Engineering Ruthenium Species on Metal–organic Frameworks for Water Electrolysis at Industrial Current Densities

Abstract Developing highly active and stable electrocatalysts for hydrogen production at industrial current densities is pivotal to give an impetus to carbon neutrality. Recently, metal–organic frameworks (MOFs) with large surface area and adjustable structures have become a class of promising alternative electrocatalysts, while their low conductivity and poor stability limit their widespread applications. Here, a modified strategy is proposed to stabilize and modulate Ruthenium (Ru) species including Ru single atoms (Ru SAs) and Ru nanoparticles (Ru NPs) on MOFs for enhanced hydrogen evolution reaction (HER). Benefiting from the strong interaction between Ru and MOFs, the synthesized NiFeRu SA+NP ‐DOBDC (DOBDC: 2,5‐dioxido‐1,4‐benzenedicarboxylate) exhibits an extraordinary HER performance with overpotentials of 25 and 271 mV at 10 and 1000 mA cm −2 , respectively. Meanwhile, it enables robust HER at a high current density of 1 A cm −2 over 300 h.

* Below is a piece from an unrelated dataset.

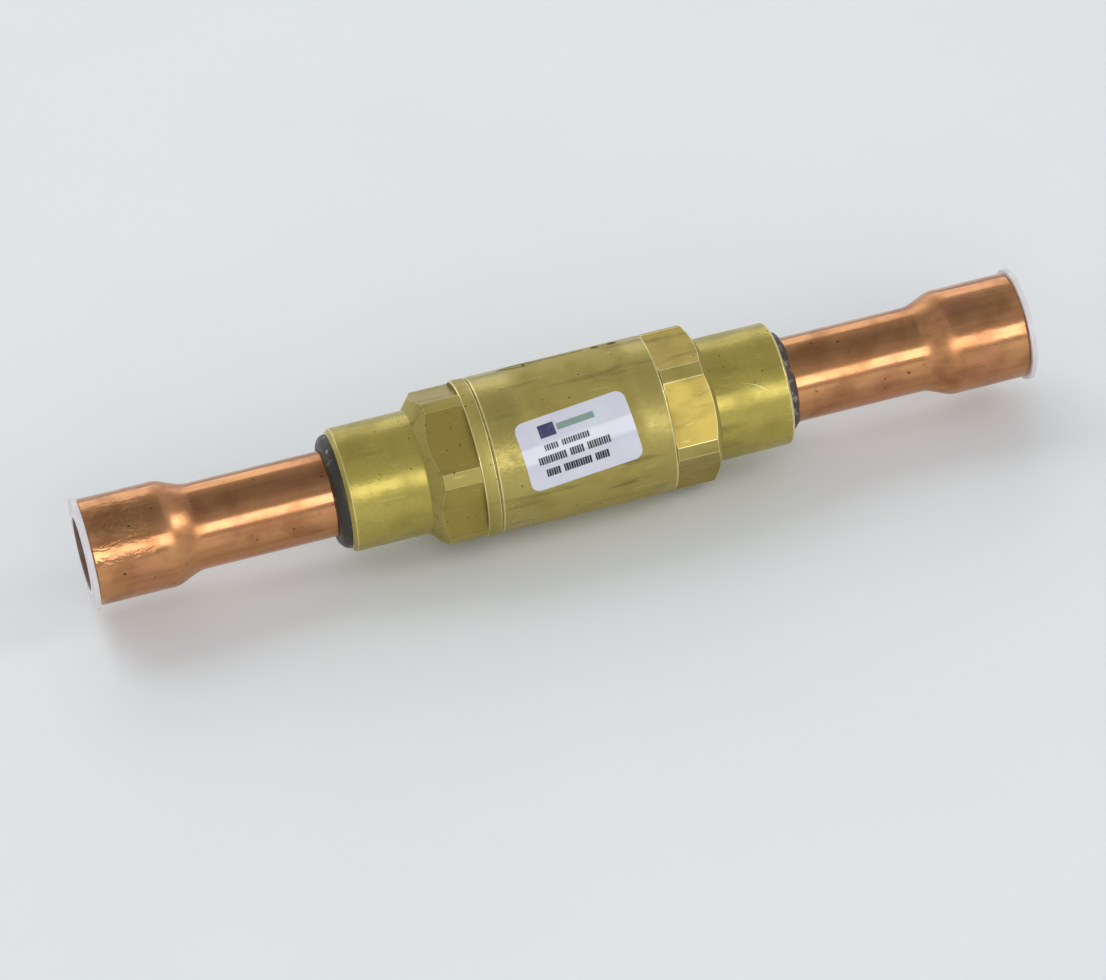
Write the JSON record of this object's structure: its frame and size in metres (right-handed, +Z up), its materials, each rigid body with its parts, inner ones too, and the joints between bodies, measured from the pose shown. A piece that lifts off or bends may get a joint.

Remarkably, the assembled anion exchange membrane (AEM) electrolyzer realizes a low voltage for alkaline water electrolysis. In situ analyses demonstrate that NiFeRu SA+NP ‐DOBDC enables optimized H 2 O adsorption and dissociation, and theoretical calculations indicate that Ru SAs and NPs accelerate the Volmer‐Heyrovsky pathway, synergistically promoted the HER performance. This work presents a competitive strategy to integrate supported metal species on the MOFs platform to efficiently drive industrial water electrolysis.